Khamenei’s death and the subsequent war marked the most serious upheaval in Iran since the 1979 Islamic Revolution. In such moments, countries often use state funerals and transition ceremonies to identify which international partners they regard as important for the country’s future.
An invitation to Modi would indicate that Iran views India as a long-term partner despite New Delhi’s expanding relations with Israel, the US and Gulf Arab states.
For India, the gesture would provide reassurance that bilateral relations remain resilient despite years of disruptions caused by sanctions and regional instability. Before US-imposed sanctions sharply reduced imports, Iran was among India’s major crude oil suppliers.
 
The post-war environment may eventually lead to new diplomatic arrangements involving sanctions relief, energy agreements or reconstruction initiatives. Maintaining political goodwill with Tehran would preserve India’s options should Iranian oil re-enter global markets in a significant way.
From India’s perspective, preserving channels of communication with all major energy producers in West Asia remains a strategic necessity rather than a diplomatic luxury. One of India’s principal interests in Iran remains the Chabahar Port project and the broader connectivity corridor linking India with Afghanistan, Central Asia and Eurasia. India’s involvement in the development and operation of the Chabahar Port has entered one of its most uncertain yet strategically important phases since New Delhi joined the project nearly a decade ago. A combination of renewed US sanctions, the US-Israel war against Iran, changing regional geopolitics and evolving connectivity priorities has transformed Chabahar from a relatively straightforward infrastructure project into a major test of India’s strategic autonomy and regional ambitions.
 
The most important recent milestone was the signing in May 2024 of a 10-year contract between India Ports Global Limited and Iran’s Ports and Maritime Organisation of Iran for the operation of the Shahid Beheshti Terminal. The agreement was intended to provide long-term stability after years of short-term operating arrangements and represented India’s strongest institutional commitment to Chabahar to date.
 
India has also already fulfilled its principal financial obligations under the agreement. New Delhi disbursed ₹400 crore during FY 2025-26 and completed its committed contribution of approximately $120 million for procurement of port equipment by August 2025. As a result, no new allocation was made in the Union Budget for 2026-27.
biggest challenge to India’s role emerged after Washington allowed the sanctions waiver granted to Chabahar under the 2018 exemption regime to lapse in 2025. The waiver had originally been provided because Chabahar was considered essential for Afghanistan’s economic development and humanitarian access. The exemption was temporarily extended until April 2026 before renewed uncertainty emerged over the project’s future.
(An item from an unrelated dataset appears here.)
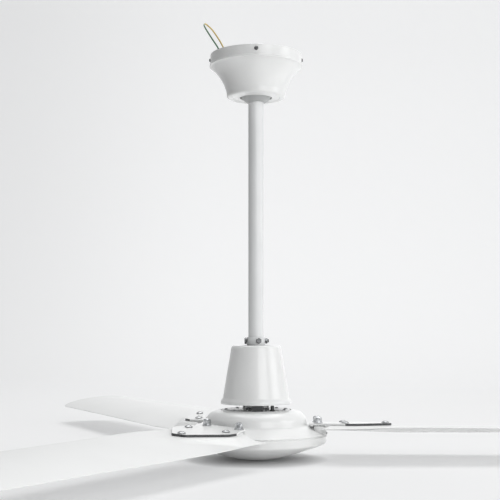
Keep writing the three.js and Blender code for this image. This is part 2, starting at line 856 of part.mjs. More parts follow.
function makeBottomShell() {
  const domeMiddle = (domeFlat + domeEdge) / 2;
  const dome = curvePoints([
    [domeFlat, 0],
    [domeMiddle / 2, domeHeight * 0.06],
    [domeMiddle, domeHeight * 0.33],
    [(domeMiddle + domeEdge) / 2, domeHeight * 0.65],
    [domeEdge, domeHeight],
    [motorRadius - 1.6, domeHeight + 2.4],
    [motorRadius, cornerHeight],
  ], 7);
  const outer = [...dome, [motorRadius, motorSplit - 0.8]];
  const split = motorSplit - seatGap / 2;
  const inner = offsetOutline(outer, shellWall);
  const hubBore = bearingOuter + seatGap;
  const hubOuter = hubBore + hubWall;
  const hubTop = lowerBearing + bearingWidth;
  const floor = lowerBearing - seatGap;
  const profile = [
    [0, 0],
    ...outer,
    [motorRadius - 0.6, split],
    [motorRadius - shellWall, split],
    ...inner.filter(([r, z]) => r > hubOuter + 2 && z < split - 1).reverse(),
    [hubOuter, shellWall + 0.6],
    [hubOuter, hubTop],
    [hubBore, hubTop],
    [hubBore, floor],
    [shaftRadius + spinGap, floor],
    [shaftRadius + spinGap, floor - 2.6],
    [0, floor - 2.6],
  ];
  return revolve(profile.map(([r, z]) => [r, motorZ(z)]), fineSides);
}

// ---- Blades ----

function bladeTurns() {
  return Array.from({ length: bladeCount }, (_, i) => turnZ(restTurn + (i * 2 * Math.PI) / bladeCount));
}

// A place on the underside of an iron, upright and square to it.
function ironFrame(turn, reach, side) {
  const height = motorZ(ironSeat + ironPitch * side);
  const upright = chain(turn, place(reach, -side, height));
  return { height, upright, square: chain(upright, turnX(-Math.atan(ironPitch))) };
}

function ironBoltFrames(turns = bladeTurns()) {
  return turns.flatMap((turn) => [1, -1].map((side) => ironFrame(turn, ironBoltReach, side * ironBoltSide)));
}

function ironHalf(reach) {
  const { mapLinear } = THREE.MathUtils;
  const flare = mapLinear(reach, ironNeckEnd, ironWideStart, ironNeckHalf, ironWideHalf);
  const taper = mapLinear(reach, ironTaperStart, ironEnd, ironWideHalf, ironEndHalf);
  return Math.max(Math.min(Math.max(flare, ironNeckHalf), ironWideHalf, taper), ironEndHalf);
}

// Height of the blade's middle: flat and close under the iron, pitched and cambered beyond it.
function bladeHeight(reach, side) {
  const pad = ironSeat + ironPitch * side - seatGap - bladeSheet / 2;
  const pitch = THREE.MathUtils.lerp(
    rootPitch, bladePitch, THREE.MathUtils.smoothstep(reach, rootArc, pitchReach),
  );
  const open = bladeLift + pitch * side - bladeCamber * (side / bladeHalf(reach)) ** 2;
  const beyondEnd = Math.max(reach - ironEnd, 0);
  const beside = Math.max(Math.abs(side) - ironHalf(reach), 0);
  const share = THREE.MathUtils.smoothstep(Math.hypot(beyondEnd, beside), padEdge, padBlend);
  return motorZ(THREE.MathUtils.lerp(pad, open, share));
}

function bladeHalf(reach) {
  const middle = (rootArc + bladeTip) / 2;
  const straight = reach < middle
    ? THREE.MathUtils.mapLinear(reach, rootArc, middle, rootHalf, midHalf)
    : THREE.MathUtils.mapLinear(reach, middle, bladeTip, midHalf, tipHalf);
  const into = THREE.MathUtils.clamp(tipCorner - (bladeTip - reach), 0, tipCorner);
  return straight - tipCorner + Math.sqrt(tipCorner ** 2 - into ** 2);
}

function bladeMiddle(along, across) {
  const rootReach = Math.sqrt(rootArc ** 2 - (rootHalf * across) ** 2);
  const reach = THREE.MathUtils.lerp(rootReach, bladeTip, along);
  const side = bladeHalf(reach) * across;
  return [reach, -side, bladeHeight(reach, side)];
}

function bladeScrewHoles() {
  const still = new THREE.Matrix4();
  return bladeScrewSpots.map(([reach, side]) => cylinder(
    bladeScrewRadius + seatGap, -4, 8, screwSides, ironFrame(still, reach, side).square,
  ));
}

function makeBlade() {
  const rounding = tipCorner / (bladeTip - rootArc);
  const tipSteps = [1, 0.55, 0.25, 0.07, 0].map((share) => 1 - rounding * share);
  const steps = [0, 0.025, 0.05, 0.09, 0.13, 0.17, 0.22, 0.42, 0.68, ...tipSteps];
  return cut(curvedSheet(steps, 8, bladeMiddle, bladeSheet), ...bladeScrewHoles());
}

// The flat plate that carries a blade, a little pitched on its two bosses.
function makeIron() {
  const side = [
    [ironStart, ironNeckHalf],
    [ironNeckEnd, ironNeckHalf],
    [ironWideStart, ironWideHalf],
    [ironTaperStart, ironWideHalf],
    [ironEnd, ironEndHalf],
  ];
  const outline = [...side.map(([x, y]) => [x, -y]), ...side.reverse()];
  const settings = { depth: ironSheet, bevelEnabled: false, curveSegments: 3 };
  const flat = new THREE.ExtrudeGeometry(roundedShape(outline, ironCorner), settings);
  const still = new THREE.Matrix4();
  const boltHoles = ironBoltFrames([still]).map((spot) => cylinder(
    ironBoltRadius + seatGap, -1, ironSheet + 1, smallSides, spot.square,
  ));
  return cut(solidOf(flat, ironFrame(still, 0, 0).square), ...boltHoles, ...bladeScrewHoles());
}

// Washer, hex head and shank in one.
function makeIronBolt(spot) {
  const seat = ironSheet + seatGap;
  const headFoot = seat + ironWasherHeight;
  const headTop = headFoot + ironHeadHeight;
  return join(
    cylinder(ironBoltRadius, -ironBoltDepth, headFoot, screwSides, spot.square),
    cylinder(ironWasherRadius, seat, headFoot, smallSides, spot.square),
    cylinder(ironHeadRadius, headFoot - 0.5, headTop, 6, spot.square),
    revolve([
      [0, headTop - 0.5],
      [ironHeadRadius * 0.78, headTop - 0.5],
      [ironHeadRadius * 0.7, headTop + 0.8],
      [0, headTop + 1.2],
    ], screwSides, spot.square),
  );
}

function makeBladeScrew(spot) {
  const under = ironSheet + seatGap;
  const nutTop = -2 * seatGap - bladeSheet;
  const profile = [
    [0, nutTop - 4.4],
    [bladeScrewRadius, nutTop - 4.4],
    [bladeScrewRadius, nutTop - 2.6],
    [bladeScrewNut, nutTop - 2.6],
    [bladeScrewNut, nutTop],
    [bladeScrewRadius, nutTop],
    [bladeScrewRadius, under],
    [bladeScrewHead, under],
    [bladeScrewHead * 0.75, under + bladeScrewDome * 0.7],
    [0, under + bladeScrewDome],
  ];
  return revolve(profile, screwSides, spot.square);
}

// ---- Assembly ----

addPiece('hanger_bracket', makeBracket(), steel);
addPiece('ball_seat', makeBallSeat(), blackPlastic);
addPiece('canopy', makeCanopy(), paint);
aroundFour((turn) => makeCanopyScrew(turn))
  .forEach((screw, i) => addPiece(`canopy_screw_${i + 1}`, screw, darkSteel));
addPiece('wire_connector', makeConnector(), blackPlastic);
addPiece('earth_wire', makeEarthWire(), earthGreen);

addPiece('ball_pin', makeBallPin(), steel);
addPiece('hanger_ball', makeBall(), greyPlastic);
addPiece('downrod', makeRod(), paint);
addPiece('coupling', makeCoupling(), paint);
addPiece('cross_bolt', makeCrossBolt(), steel);
addPiece('cross_nut', makeCrossNut(), steel);
addPiece('lock_screw', makeLockScrew(), steel);
addPiece('shaft', makeShaft(), steel);
addPiece('top_plate', makeTopPlate(), paint);
addPiece('terminal_block', makeTerminalBlock(), blackPlastic);
addPiece('lead_grommet', makeGrommet(), blackPlastic);
addPiece('capacitor', makeCapacitor(), blackPlastic);
addPiece('stator_core', makeStatorCore(), darkSteel);
addPiece('winding_upper', makeWinding(motorZ(stackBottom + stackHeight + seatGap), upperWinding), copper);
addPiece('winding_lower', makeWinding(motorZ(stackBottom - seatGap - lowerWinding), lowerWinding), copper);

addPiece('coupling_cover', makeCover(), paint);

addPiece('motor_top_shell', makeTopShell(), paint);
addPiece('motor_bottom_shell', makeBottomShell(), paint);
addPiece('rotor_ring', makeRotorRing(), darkSteel);
addPiece('upper_bearing', makeBearing(upperBearing), steel);
addPiece('lower_bearing', makeBearing(lowerBearing), steel);
bladeTurns().forEach((turn, i) => {
  addPiece(`blade_${i + 1}`, solidMoved(makeBlade(), turn), paint);
  addPiece(`blade_iron_${i + 1}`, solidMoved(makeIron(), turn), paint);
  ironBoltFrames([turn]).forEach((spot, j) => {
    addPiece(`iron_bolt_${i + 1}_${j + 1}`, makeIronBolt(spot), steel);
  });
  bladeScrewSpots.forEach(([reach, side], j) => {
    addPiece(`blade_screw_${i + 1}_${j + 1}`, makeBladeScrew(ironFrame(turn, reach, side)), steel);
  });
});

export default fan;
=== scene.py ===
import math

import bmesh
import bpy
from mathutils import Matrix, Vector


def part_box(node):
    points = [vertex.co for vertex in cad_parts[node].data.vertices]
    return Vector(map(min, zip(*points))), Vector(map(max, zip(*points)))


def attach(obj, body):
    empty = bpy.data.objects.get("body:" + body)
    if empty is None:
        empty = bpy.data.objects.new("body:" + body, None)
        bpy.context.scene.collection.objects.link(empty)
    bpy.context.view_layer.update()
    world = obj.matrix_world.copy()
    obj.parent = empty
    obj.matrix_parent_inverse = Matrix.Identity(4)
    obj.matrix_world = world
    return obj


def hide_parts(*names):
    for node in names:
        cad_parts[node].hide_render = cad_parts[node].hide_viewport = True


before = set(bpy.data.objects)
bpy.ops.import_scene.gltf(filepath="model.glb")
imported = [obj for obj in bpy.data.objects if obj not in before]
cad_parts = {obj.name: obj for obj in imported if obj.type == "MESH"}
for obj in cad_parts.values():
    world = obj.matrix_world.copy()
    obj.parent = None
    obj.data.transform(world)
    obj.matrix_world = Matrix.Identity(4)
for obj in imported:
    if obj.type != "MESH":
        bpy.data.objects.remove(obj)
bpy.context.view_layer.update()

mm = 0.001
floorLevel = -580.0  # mm, where the motor stands
gap = 0.3  # mm, between pieces that sit on each other
through = 30.0  # mm, reach of a cut that goes right through

# Camera.

camera = {
    "across": -8.6,  # mm
    "distance": 1495.0,
    "height": 185.0,  # over the floor
    "lens": 75.0,
    "sensor": 36.0,
    "rise": 0.16,  # shift that keeps the rod upright in the picture
    "nearest": 0.05,  # m
    "farthest": 30.0,
}

scene = bpy.context.scene
scene.view_settings.view_transform = "Standard"
cameraData = bpy.data.cameras.new("camera")
cameraData.lens = camera["lens"]
cameraData.sensor_width = camera["sensor"]
cameraData.shift_y = camera["rise"]
cameraData.clip_start = camera["nearest"]
cameraData.clip_end = camera["farthest"]
cameraObject = bpy.data.objects.new("camera", cameraData)
scene.collection.objects.link(cameraObject)
cameraHeight = floorLevel + camera["height"]
cameraObject.location = (camera["across"] * mm, -camera["distance"] * mm, cameraHeight * mm)
cameraObject.rotation_euler = (math.pi / 2, 0.0, 0.0)
scene.camera = cameraObject


# Mesh helpers; lengths in mm until meshOf.

def meshOf(name, data):
    mesh = bpy.data.meshes.new(name)
    mesh.from_pydata([tuple(c * mm for c in v) for v in data[0]], [], data[1])
    shape = bmesh.new()
    shape.from_mesh(mesh)
    bmesh.ops.recalc_face_normals(shape, faces=shape.faces)
    shape.to_mesh(mesh)
    shape.free()
    return mesh


# Data is (verts, faces) or (verts, faces, marks); a mark picks the face's finish. Sharp is in degrees.
def addPiece(name, data, body, nodes, finishes, sharp=32.0):
    mesh = meshOf(name, data)
    if len(data) > 2:
        mesh.polygons.foreach_set("material_index", data[2])
    for finishName in finishes:
        mesh.materials.append(finish[finishName])
    mesh.polygons.foreach_set("use_smooth", [True] * len(mesh.polygons))
    mesh.set_sharp_from_angle(angle=math.radians(sharp))
    piece = bpy.data.objects.new(name, mesh)
    scene.collection.objects.link(piece)
    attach(piece, body)
    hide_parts(*nodes)
    return piece


def moved(data, matrix):
    verts = [tuple(matrix @ Vector(v)) for v in data[0]]
    return (verts, data[1], *data[2:])


def together(*parts):
    verts, faces, marks = [], [], []
    for part in parts:
        start = len(verts)
        verts += list(part[0])
        faces += [tuple(i + start for i in face) for face in part[1]]
        marks += list(part[2]) if len(part) > 2 else [0] * len(part[1])
    return verts, faces, marks


def marked(data, mark):
    return data[0], data[1], [mark] * len(data[1])


# Rounds the corners of a profile of (r, z) or (r, z, radius).
def rounded(points, steps, closed=True):
    result = []
    count = len(points)
    for i, point in enumerate(points):
        here = Vector(point[:2])
        radius = point[2] if len(point) > 2 else 0.0
        if radius <= 0 or (not closed and i in (0, count - 1)):
            result.append(tuple(here))
            continue
        before = Vector(points[i - 1][:2])
        after = Vector(points[(i + 1) % count][:2])
        back = (before - here).normalized()
        ahead = (after - here).normalized()
        corner = math.acos(max(-1.0, min(1.0, back.dot(ahead))))
        reach = radius / math.tan(corner / 2)
        reach = min(reach, (before - here).length * 0.49, (after - here).length * 0.49)
        start = here + back * reach
        end = here + ahead * reach
        for k in range(steps + 1):
            t = k / steps
            result.append(tuple(start * (1 - t) ** 2 + here * 2 * t * (1 - t) + end * t ** 2))
    return result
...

Despite the uncertainties, Tehran has repeatedly emphasised that it wants India to remain involved in Chabahar. Iran’s Ambassador to India Mohammad Fathali publicly stated earlier this year that his country remained open to continued Indian participation and viewed Chabahar as a symbol of bilateral cooperation and regional connectivity.
During a regular media briefing here on Tuesday, when asked specifically whether the issue of Chabahar Port had figured during the meeting between Doval and Nezamipour, External Affairs Ministry spokesperson Randhir Jaiswal neither confirmed it nor denied it.
 
“Both sides reviewed the ongoing situation in West Asia,” Jaiswal said. “They discussed various aspects of the developments that are happening there. They also discussed cooperation under BRICS platform as also various aspects of India-Iran bilateral ties.”
Energy security and Chabahar Port apart, the 2026 war is likely to accelerate the emergence of a new Middle Eastern security architecture involving shifting alliances, reconstruction needs and fresh diplomatic arrangements.
Iran’s outreach to India suggests Tehran may see New Delhi as a useful bridge to the wider international community and potentially as an important economic partner during the country’s recovery phase. For India, maintaining influence in the post-war regional order is essential given the country’s stakes in energy imports, trade routes, diaspora welfare and maritime security in the Indian Ocean.
 
People gather to mourn the death of Iran's Supreme Leader Ayatollah Ali Khamenei in Tehran, Iran, March 1, 2026. Iran's state media confirmed Sunday that its Supreme Leader Ayatollah Ali Khamenei was killed in a joint U.S.-Israeli attack on Saturday, prompting Iranian missile strikes on Israel and U.S. targets across the region (IANS)
According to former Indian diplomat Talmiz Ahmad, who widely served in West Asia, since Modi already has a prior engagement, New Delhi would not need to give any explanation for his absence at Khamenei’s burial rites.“It is very likely that the Prime Minister may nominate either the Vice President or the External Affairs Minister to represent India,” Ahmad told ETV Bharat. “To my mind, it appears to be a golden opportunity for us to restructure the relationship with Iran. We need to go back to the situation that prevailed before this uncalled-for conflict. That is where we need to now go back to, even the period earlier to 2018, when Iran was a very major supplier of petroleum to India.” He said that he was using the word “restructure” instead of “repair” because from the Iranian side, there is no indication that the relationship needs repair. “They have been very, very helpful to India,” Ahmad said. “From their side, there has not been ever any indication of dissatisfaction or unhappiness.”
 
He explained that the Iranians are deep strategic thinkers with a very profound understanding of international affairs and they rarely do anything which is impulsive or thoughtless. As for Chabahar, Ahmad expressed the view that India should be reengaging with Iran on the port project “almost immediately”.
In diplomatic terms, invitations to funerals of transformative national leaders often reveal as much about future partnerships as they do about past relationships. Iran’s reported outreach to Modi appears to fall squarely within that category.